**The exercise**
Quote verbatim the span of lines that begins the listing below and closes with the line containing "grinding_radius = 0.35".

**Dataset content**
☆ ☆ ☆ ☆ ☆ ☆ ☆
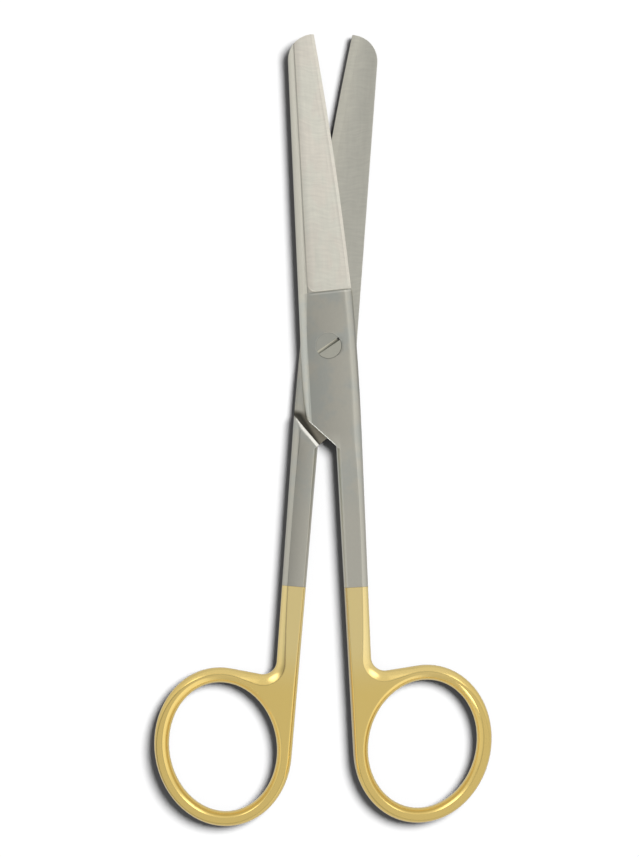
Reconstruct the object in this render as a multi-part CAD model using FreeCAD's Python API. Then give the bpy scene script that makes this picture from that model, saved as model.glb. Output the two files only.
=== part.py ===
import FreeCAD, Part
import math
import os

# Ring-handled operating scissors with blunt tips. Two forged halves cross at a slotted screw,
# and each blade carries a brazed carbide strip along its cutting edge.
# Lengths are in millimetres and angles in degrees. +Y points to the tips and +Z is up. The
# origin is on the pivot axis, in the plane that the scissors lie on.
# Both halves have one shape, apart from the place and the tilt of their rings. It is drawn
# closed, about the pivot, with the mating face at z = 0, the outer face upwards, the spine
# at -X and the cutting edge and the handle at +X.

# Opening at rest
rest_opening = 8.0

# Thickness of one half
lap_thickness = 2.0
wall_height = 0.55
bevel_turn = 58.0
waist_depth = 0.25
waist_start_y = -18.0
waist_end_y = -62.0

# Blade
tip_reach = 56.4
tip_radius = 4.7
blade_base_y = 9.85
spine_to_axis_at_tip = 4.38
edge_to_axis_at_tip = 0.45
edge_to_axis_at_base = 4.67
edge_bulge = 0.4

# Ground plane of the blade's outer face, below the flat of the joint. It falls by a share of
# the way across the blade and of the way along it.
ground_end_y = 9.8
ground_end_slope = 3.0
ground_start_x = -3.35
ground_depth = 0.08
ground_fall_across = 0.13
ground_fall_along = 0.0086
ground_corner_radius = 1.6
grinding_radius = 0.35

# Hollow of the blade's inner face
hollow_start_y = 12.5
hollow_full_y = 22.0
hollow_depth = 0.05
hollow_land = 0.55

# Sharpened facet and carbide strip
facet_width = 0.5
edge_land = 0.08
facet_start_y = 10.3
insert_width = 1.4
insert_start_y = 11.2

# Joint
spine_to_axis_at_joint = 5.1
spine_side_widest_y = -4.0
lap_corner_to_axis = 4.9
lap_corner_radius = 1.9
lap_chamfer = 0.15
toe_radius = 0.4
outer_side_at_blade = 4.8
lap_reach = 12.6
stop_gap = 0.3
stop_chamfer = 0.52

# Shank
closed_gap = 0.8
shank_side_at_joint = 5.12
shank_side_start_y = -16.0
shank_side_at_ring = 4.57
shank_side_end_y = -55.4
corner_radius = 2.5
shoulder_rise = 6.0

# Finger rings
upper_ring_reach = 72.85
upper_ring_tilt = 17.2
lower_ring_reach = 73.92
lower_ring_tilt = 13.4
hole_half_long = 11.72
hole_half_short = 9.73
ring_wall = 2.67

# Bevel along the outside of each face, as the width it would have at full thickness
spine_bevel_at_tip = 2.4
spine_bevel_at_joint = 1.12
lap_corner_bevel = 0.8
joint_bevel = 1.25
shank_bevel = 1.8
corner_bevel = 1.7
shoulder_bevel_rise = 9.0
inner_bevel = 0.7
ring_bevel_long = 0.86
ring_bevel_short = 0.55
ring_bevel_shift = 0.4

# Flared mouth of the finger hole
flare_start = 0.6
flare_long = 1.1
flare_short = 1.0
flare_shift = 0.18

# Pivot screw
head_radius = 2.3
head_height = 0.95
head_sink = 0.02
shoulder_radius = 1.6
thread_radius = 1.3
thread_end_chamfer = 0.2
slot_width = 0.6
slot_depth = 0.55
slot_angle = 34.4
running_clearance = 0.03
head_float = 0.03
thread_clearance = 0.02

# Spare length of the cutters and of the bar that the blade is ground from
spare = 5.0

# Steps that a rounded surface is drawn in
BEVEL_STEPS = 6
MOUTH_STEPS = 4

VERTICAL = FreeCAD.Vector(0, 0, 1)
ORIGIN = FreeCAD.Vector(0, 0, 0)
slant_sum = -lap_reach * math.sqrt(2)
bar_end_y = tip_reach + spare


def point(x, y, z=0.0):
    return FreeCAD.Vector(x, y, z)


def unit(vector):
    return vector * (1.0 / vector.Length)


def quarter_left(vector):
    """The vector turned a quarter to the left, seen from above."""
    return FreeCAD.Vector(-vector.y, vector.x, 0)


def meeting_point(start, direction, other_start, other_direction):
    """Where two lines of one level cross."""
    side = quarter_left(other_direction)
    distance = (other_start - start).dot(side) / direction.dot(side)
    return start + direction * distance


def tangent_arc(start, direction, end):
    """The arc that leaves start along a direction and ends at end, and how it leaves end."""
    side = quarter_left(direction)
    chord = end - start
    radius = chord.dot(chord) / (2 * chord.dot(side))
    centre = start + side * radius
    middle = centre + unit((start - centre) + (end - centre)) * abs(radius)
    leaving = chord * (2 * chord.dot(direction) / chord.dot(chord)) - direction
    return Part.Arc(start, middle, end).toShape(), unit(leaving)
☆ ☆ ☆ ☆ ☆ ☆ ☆
**Complete output**
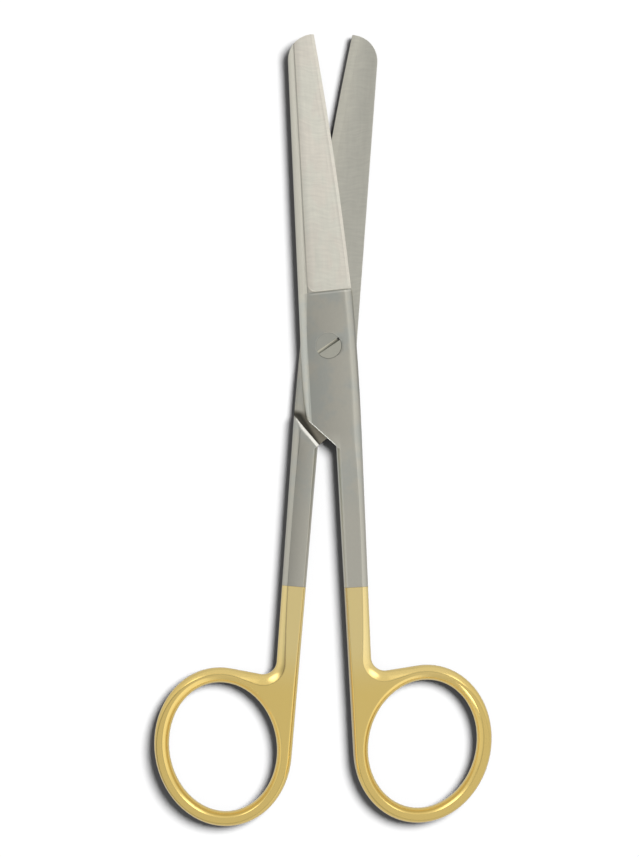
Reconstruct the object in this render as a multi-part CAD model using FreeCAD's Python API. Then give the bpy scene script that makes this picture from that model, saved as model.glb. Output the two files only.
=== part.py ===
import FreeCAD, Part
import math
import os

# Ring-handled operating scissors with blunt tips. Two forged halves cross at a slotted screw,
# and each blade carries a brazed carbide strip along its cutting edge.
# Lengths are in millimetres and angles in degrees. +Y points to the tips and +Z is up. The
# origin is on the pivot axis, in the plane that the scissors lie on.
# Both halves have one shape, apart from the place and the tilt of their rings. It is drawn
# closed, about the pivot, with the mating face at z = 0, the outer face upwards, the spine
# at -X and the cutting edge and the handle at +X.

# Opening at rest
rest_opening = 8.0

# Thickness of one half
lap_thickness = 2.0
wall_height = 0.55
bevel_turn = 58.0
waist_depth = 0.25
waist_start_y = -18.0
waist_end_y = -62.0

# Blade
tip_reach = 56.4
tip_radius = 4.7
blade_base_y = 9.85
spine_to_axis_at_tip = 4.38
edge_to_axis_at_tip = 0.45
edge_to_axis_at_base = 4.67
edge_bulge = 0.4

# Ground plane of the blade's outer face, below the flat of the joint. It falls by a share of
# the way across the blade and of the way along it.
ground_end_y = 9.8
ground_end_slope = 3.0
ground_start_x = -3.35
ground_depth = 0.08
ground_fall_across = 0.13
ground_fall_along = 0.0086
ground_corner_radius = 1.6
grinding_radius = 0.35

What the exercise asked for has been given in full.